I’ll start with how the Olympus converter treated it. This is how the file looks like almost at “default” settings, just after applying a custom WB:

And this is after pushing the exposure by 1.2 EV to brighten the faces:

What I don’t like about it is mainly the blown out highlights in the back. The converter does not give tools for playing flexibly with the highlights and shadows so I tried to get better results from RT.

This is what I’m getting from RT after playing quite some time with various settings:


I’m using a custom color profile that I created using the X-Rite CC passport for this camera-lens combination from a incandescent light bulb.
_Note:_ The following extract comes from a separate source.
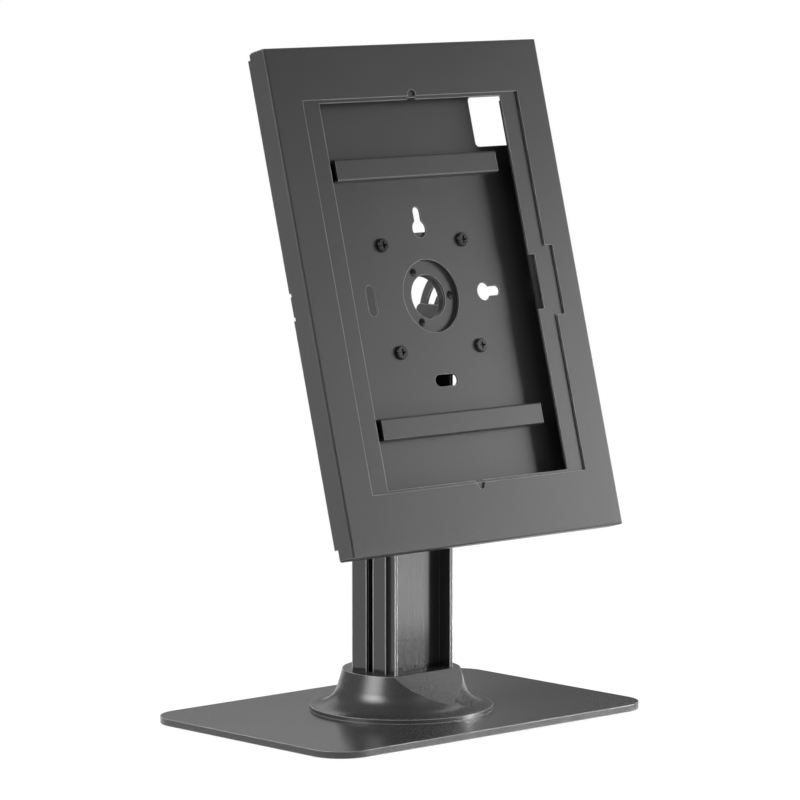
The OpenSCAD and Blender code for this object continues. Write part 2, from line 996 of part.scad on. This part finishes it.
module front_cover() {
  inner_width = half_cover_width - cover_sheet;
  inner_height = half_cover_height - cover_sheet;
  bend_depth = side_wall_depth - cover_bend_radius;
  color("dimgray")
    in_head() {
      difference() {
        pan_solid(half_cover_width, half_cover_height, 0, side_wall_depth, cover_bend_radius);
        pan_solid(inner_width, inner_height, cover_sheet, side_wall_depth + slack,
                  cover_bend_radius - cover_sheet);
        head_plate(-slack, cover_sheet + slack)
          window_outline();
        translate([-cover_width, top_wall_depth, half_cover_height - corner_cut_top])
          cube([2 * cover_width, side_wall_depth, corner_cut_top + slack]);
        translate([-cover_width, end_wall_depth, -half_cover_height - slack])
          cube([2 * cover_width, side_wall_depth, corner_cut_low + slack]);
        side_plate(-cover_width, cover_width)
          polygon([
            [top_wall_depth + slack, half_cover_height - rear_chamfer - slack],
            [top_wall_depth + slack, half_cover_height + slack],
            [top_wall_depth - rear_chamfer - slack, half_cover_height + slack]
          ]);
        head_plate(-slack, side_wall_depth + slack)
          for (sx = [-1, 1]) {
            for (sz = [-1, 1]) {
              translate([sx * half_cover_width, sz * half_cover_height])
                rotate(45)
                  square(sqrt(2) * corner_chamfer, center = true);
            }
          }
        translate([-half_cover_width - slack, bend_depth, -hook_half - relief_height])
          cube([cover_sheet + 2 * slack, cover_bend_radius + slack, 2 * (hook_half + relief_height)]);
      }
      translate([0, 0, -hook_half])
        linear_extrude(2 * hook_half) {
          translate([-half_cover_width, bend_depth])
            square([cover_sheet, hook_drop]);
          translate([-half_cover_width + cover_bend_radius, side_wall_depth - cover_sheet + hook_drop])
            square([hook_length - cover_bend_radius, cover_sheet]);
          intersection() {
            difference() {
              translate([-half_cover_width + cover_bend_radius, bend_depth + hook_drop])
                circle(cover_bend_radius);
              translate([-half_cover_width + cover_bend_radius, bend_depth + hook_drop])
                circle(cover_bend_radius - cover_sheet);
            }
            translate([-half_cover_width, bend_depth + hook_drop])
              square(cover_bend_radius);
          }
        }
    }
}

// The strip welded inside the cover's right wall, which the cam turns in front of
module lock_catch() {
  color("dimgray")
    in_head()
      translate([half_cover_width - cover_sheet - catch_length, catch_depth, -catch_half])
        cube([catch_length, catch_thickness, 2 * catch_half]);
}

module mask() {
  half_open = mask_opening_width / 2;
  color("black")
    in_head()
      head_plate(cover_sheet, cover_sheet + mask_thickness)
        difference() {
          square([2 * (half_cover_width - cover_sheet - mask_gap),
                  2 * (half_cover_height - cover_sheet - mask_gap)], center = true);
          translate([0, mask_rise]) {
            square([mask_opening_width, mask_opening_height], center = true);
            square([mask_nick_width, mask_opening_height + 2 * mask_nick_depth], center = true);
            translate([0, -mask_recess_height / 2])
              square([half_open + mask_recess_depth, mask_recess_height]);
          }
        }
}

module foam_pad(side) {
  near = mask_opening_width / 2;
  color("black")
    in_head()
      head_plate(cover_sheet + mask_thickness, cover_sheet + mask_thickness + pad_thickness)
        translate([side * (near + pad_width / 2), mask_rise])
          square([pad_width, pad_height], center = true);
}

module pad_left() {
  foam_pad(-1);
}

module pad_right() {
  foam_pad(1);
}

// Lock, in head coordinates

module at_lock() {
  in_head()
    translate([lock_offset, 0, 0])
      children();
}

module lock_barrel() {
  color("silver")
    at_lock()
      difference() {
        union() {
          depth_bar(tray_back_depth, barrel_back, barrel_radius);
          depth_bar(spigot_front, tray_back_depth + slack, spigot_radius);
        }
        depth_bar(spigot_front - slack, barrel_back + slack, rotor_bore);
      }
}

module lock_nut() {
  color("silver")
    at_lock()
      difference() {
        translate([0, lock_nut_front, 0])
          rotate([-90, 0, 0])
            rotate(30)
              cylinder(h = tray_floor_depth - lock_nut_front, r = lock_nut_radius, $fn = 6);
        depth_bar(lock_nut_front - slack, tray_floor_depth + slack, lock_hole_radius);
      }
}

module lock_rotor() {
  color("silver")
    at_lock()
      difference() {
        union() {
          depth_bar(rotor_front, rotor_back, rotor_radius);
          depth_bar(rotor_head_front, rotor_back, rotor_head_radius);
          translate([-rotor_square / 2, rotor_square_front, -rotor_square / 2])
            cube([rotor_square, rotor_front - rotor_square_front + slack, rotor_square]);
        }
        depth_bar(rotor_square_front - slack, rotor_front + 4, cam_screw_shank + 0.05);
        translate([-key_slot_width / 2, rotor_back - key_slot_depth, -key_slot_length / 2])
          cube([key_slot_width, key_slot_depth + slack, key_slot_length]);
      }
}

// The cam points up at rest, which is the open position
module lock_cam() {
  hole = rotor_square + 2 * cam_square_gap;
  color("silver")
    at_lock()
      head_plate(cam_front, cam_front + cam_thickness)
        difference() {
          union() {
            circle(cam_half_width);
            translate([-cam_half_width, 0])
              square([2 * cam_half_width, cam_reach - 1]);
            translate([-cam_half_width + 1, 0])
              square([2 * cam_half_width - 2, cam_reach]);
          }
          square(hole, center = true);
        }
}

module cam_screw() {
  color("silver")
    at_lock() {
      depth_bar(cam_screw_front, rotor_square_front, cam_screw_head);
      depth_bar(rotor_square_front - 0.1, rotor_front + 3, cam_screw_shank);
    }
}

base_plate();
feet();
base_collar();
base_bolts();
column();
column_bracket();
cap_screws();
tilt_bolts();
tilt_washers();
tilt_nuts();
tilt_yoke();
friction_washer();
hub_ring();
ring_screws();
turntable_plate();
turntable_cup();
tray();
tray_screws();
tray_nuts();
bar_top();
bar_bottom();
front_cover();
lock_catch();
mask();
pad_left();
pad_right();
lock_barrel();
lock_nut();
lock_rotor();
lock_cam();
cam_screw();
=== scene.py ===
"""Dresses the tablet security kiosk stand and sets it in a plain studio.

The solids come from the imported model. Each sub-assembly below is a class that
names its own pieces and their finishes. Units are metres, +Z is up, and the
person who uses the tablet stands on the -Y side.
"""

import logging
import math
from dataclasses import dataclass, field
from enum import Enum
from typing import Dict, List, Sequence, Tuple

import bmesh
import bpy
from mathutils import Matrix, Vector

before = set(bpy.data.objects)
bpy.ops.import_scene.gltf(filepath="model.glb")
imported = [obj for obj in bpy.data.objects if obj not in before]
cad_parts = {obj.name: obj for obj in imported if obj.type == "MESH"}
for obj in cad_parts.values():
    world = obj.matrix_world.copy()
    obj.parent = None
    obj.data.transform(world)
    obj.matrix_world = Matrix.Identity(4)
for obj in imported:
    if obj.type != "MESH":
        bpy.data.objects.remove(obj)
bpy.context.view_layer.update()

log = logging.getLogger("kiosk_stand")

Colour = Tuple[float, float, float]
Point = Tuple[float, float, float]
Span = Tuple[float, float]
Socket = str | int

# Sockets of the colour mix node by number, because several share a name.
MIX_FACTOR = 0
MIX_FIRST = 6
MIX_SECOND = 7
MIX_COLOUR = 2

# The middle part of a noise, stretched to the whole range for more contrast.
MID_TONES: Span = (0.3, 0.7)
BREAKUP_TONES: Span = (0.35, 0.65)

# Share of a small sphere inside the piece that is open: outer edge that gets the painted
# highlight, open face.
EDGE_OPENNESS: Span = (0.55, 0.92)
EDGE_SAMPLES = 8
ROUNDING_SAMPLES = 4


class Sheen(Enum):
    """Specular level of a soft material's skin."""

    MATTE = 0.25
    SATIN = 0.4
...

My main problem is that the colors look somewhat “plastic” with too harsh transitions from one hue to another. It looks like the color range and fidelity are very limited. For example, on the girl hand on the left hand side. Notice the yellowish tint. Another issue is on the faces themselves, where there are harsh transitions from pink to yellow. Granted, this also has to do with the hard lighting, but notice how the Olympus software smoothed such transitions. In general I didn’t manage to get pleasing skin tones from RT. Somehow the Olympus software is easier to get workable results in this respect and I’m trying to learn how to improve my skill with RT. Note that the Olympus software uses its own color profile, not the one I created using the color checker.

Besides that, I didn’t manage to brighten the faces without blowing out much highlights in the background. The RAW file is far from being perfect, but some of the blown highlights are caused by the development settings I apply and I’m trying to avoid that. This is how the file looks in RT when the Exposure settings are zeroed. It’s clear that some of the highlights are clipped, but not as in the developed file above.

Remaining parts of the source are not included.